Ben Bollin: And then my last one. Ken, what are your thoughts on the traditional campus networking opportunity in the WLAN market? How do you think about wallet share opportunity and the ability to displace more of the incumbent there? That’s it for me. Thank you.
Ken Xie: That’s kind of the thinking we have like over 20, 30 years really. There’s a convergence of networking, traditional networking and network security. I think SD-WAN is a very, very good example. So the WAF solution will be more efficient, more secure, and there’s a lot of additional service we can apply to secure SD-WAN, which is whether offer free or we are not kind of there yet. But same thing for a lot of other web technology. And so we feel that’s a huge potential. And — but also doing security in the networking environment not need a huge company in power, which has come from ASIC investment we made, which also will take a long time to see the return of investment, that’s what we kind of comment from day one back 23 years ago.

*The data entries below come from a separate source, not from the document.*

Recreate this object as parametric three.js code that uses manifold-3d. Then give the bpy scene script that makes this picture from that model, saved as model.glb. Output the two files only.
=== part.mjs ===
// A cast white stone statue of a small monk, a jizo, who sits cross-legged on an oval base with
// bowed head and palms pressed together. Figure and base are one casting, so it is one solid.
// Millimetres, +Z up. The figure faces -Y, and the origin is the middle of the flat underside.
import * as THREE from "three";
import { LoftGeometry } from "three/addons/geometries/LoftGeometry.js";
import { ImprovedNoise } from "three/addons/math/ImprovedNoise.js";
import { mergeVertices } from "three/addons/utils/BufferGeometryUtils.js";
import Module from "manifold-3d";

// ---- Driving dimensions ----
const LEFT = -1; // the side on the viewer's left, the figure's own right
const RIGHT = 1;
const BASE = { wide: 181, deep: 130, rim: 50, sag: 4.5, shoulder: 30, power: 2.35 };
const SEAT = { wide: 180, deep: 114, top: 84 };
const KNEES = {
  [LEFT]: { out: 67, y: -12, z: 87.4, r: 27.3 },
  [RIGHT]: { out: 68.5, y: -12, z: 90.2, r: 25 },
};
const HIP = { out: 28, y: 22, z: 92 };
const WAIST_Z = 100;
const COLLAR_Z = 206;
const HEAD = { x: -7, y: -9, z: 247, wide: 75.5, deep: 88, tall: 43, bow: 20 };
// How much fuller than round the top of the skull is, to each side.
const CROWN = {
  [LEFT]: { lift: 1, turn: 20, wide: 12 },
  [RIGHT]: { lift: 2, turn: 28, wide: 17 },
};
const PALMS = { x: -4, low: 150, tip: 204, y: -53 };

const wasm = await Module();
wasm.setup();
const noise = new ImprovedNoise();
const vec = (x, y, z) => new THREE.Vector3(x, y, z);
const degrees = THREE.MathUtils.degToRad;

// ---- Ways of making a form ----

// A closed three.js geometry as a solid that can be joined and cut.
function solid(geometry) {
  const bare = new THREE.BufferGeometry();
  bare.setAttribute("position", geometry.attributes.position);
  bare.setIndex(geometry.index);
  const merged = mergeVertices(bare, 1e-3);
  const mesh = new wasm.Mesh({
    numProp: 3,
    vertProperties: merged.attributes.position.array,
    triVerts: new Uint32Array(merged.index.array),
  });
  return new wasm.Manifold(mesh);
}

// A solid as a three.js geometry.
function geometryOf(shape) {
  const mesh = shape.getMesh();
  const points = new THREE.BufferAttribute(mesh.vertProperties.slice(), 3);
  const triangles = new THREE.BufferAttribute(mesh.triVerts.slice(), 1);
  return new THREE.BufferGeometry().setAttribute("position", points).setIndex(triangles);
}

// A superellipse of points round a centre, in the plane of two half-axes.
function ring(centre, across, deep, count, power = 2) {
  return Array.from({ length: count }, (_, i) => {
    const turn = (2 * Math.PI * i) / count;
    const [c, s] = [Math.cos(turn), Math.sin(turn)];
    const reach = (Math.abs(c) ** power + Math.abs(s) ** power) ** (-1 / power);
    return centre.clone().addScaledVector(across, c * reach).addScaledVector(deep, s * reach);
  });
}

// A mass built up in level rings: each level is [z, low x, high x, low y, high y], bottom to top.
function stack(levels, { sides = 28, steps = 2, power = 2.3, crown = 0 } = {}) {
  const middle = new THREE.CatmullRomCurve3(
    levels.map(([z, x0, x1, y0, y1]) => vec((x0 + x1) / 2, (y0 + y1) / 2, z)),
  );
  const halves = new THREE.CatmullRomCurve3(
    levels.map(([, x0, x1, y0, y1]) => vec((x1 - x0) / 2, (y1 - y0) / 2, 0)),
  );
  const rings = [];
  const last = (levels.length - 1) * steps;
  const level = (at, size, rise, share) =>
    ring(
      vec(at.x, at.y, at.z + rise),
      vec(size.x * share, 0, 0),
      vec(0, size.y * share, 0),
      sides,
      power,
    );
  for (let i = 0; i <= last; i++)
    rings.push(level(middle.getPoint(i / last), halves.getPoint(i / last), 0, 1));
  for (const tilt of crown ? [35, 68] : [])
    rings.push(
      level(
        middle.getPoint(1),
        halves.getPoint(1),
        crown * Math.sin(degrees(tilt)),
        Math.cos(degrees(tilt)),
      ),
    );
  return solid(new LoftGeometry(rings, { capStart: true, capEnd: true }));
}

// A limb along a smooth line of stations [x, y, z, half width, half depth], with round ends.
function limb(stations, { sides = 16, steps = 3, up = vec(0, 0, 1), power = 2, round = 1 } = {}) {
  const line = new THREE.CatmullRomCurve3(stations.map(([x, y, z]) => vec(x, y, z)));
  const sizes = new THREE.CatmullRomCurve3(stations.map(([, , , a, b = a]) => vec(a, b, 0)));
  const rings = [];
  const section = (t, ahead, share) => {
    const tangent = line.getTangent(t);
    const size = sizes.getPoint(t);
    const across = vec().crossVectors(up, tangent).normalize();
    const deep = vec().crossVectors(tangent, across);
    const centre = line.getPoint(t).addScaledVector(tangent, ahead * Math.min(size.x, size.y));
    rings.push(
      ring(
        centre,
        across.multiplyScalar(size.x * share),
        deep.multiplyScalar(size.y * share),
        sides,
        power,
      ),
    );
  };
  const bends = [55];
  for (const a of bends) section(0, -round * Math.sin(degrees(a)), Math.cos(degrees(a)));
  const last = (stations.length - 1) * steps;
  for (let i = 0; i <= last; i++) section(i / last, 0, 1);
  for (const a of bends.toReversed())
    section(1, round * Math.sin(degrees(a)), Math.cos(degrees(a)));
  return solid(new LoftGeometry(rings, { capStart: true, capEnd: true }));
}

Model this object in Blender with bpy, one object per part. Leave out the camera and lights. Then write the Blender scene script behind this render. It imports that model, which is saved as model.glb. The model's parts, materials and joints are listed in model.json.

So when we start with we really need to invest and planning all these kind of long-term convergence of networking or security together. So the new ASIC is one example is the fifth generation of our SoC chip, which also including some of the investments we made in the mine generation of our content process and seven-generation network processor together with a lot of multiple CPU. So we continue to develop technology and eventually will be deployed more broadly beyond the traditional network security.
Operator: Thank you. I’d like to turn the call back over to Peter Salkowski for any closing remarks.
Peter Salkowski: Thank you, Valerie. I’d like to thank everyone for joining today’s call. Fortinet will be attending investor conferences hosted by Baird and Morgan Stanley during the first quarter. A fireside webcast link will be posted on the Events & Presentations section of Fortinet’s Investor Relations website for the Morgan Stanley conference. If you have any follow-up questions, please feel free to contact me. Have a great rest of your day. Thank you.
Operator: Thank you. Ladies and gentlemen, this does conclude today’s conference. Thank you all for participating. You may now disconnect. Have a great day.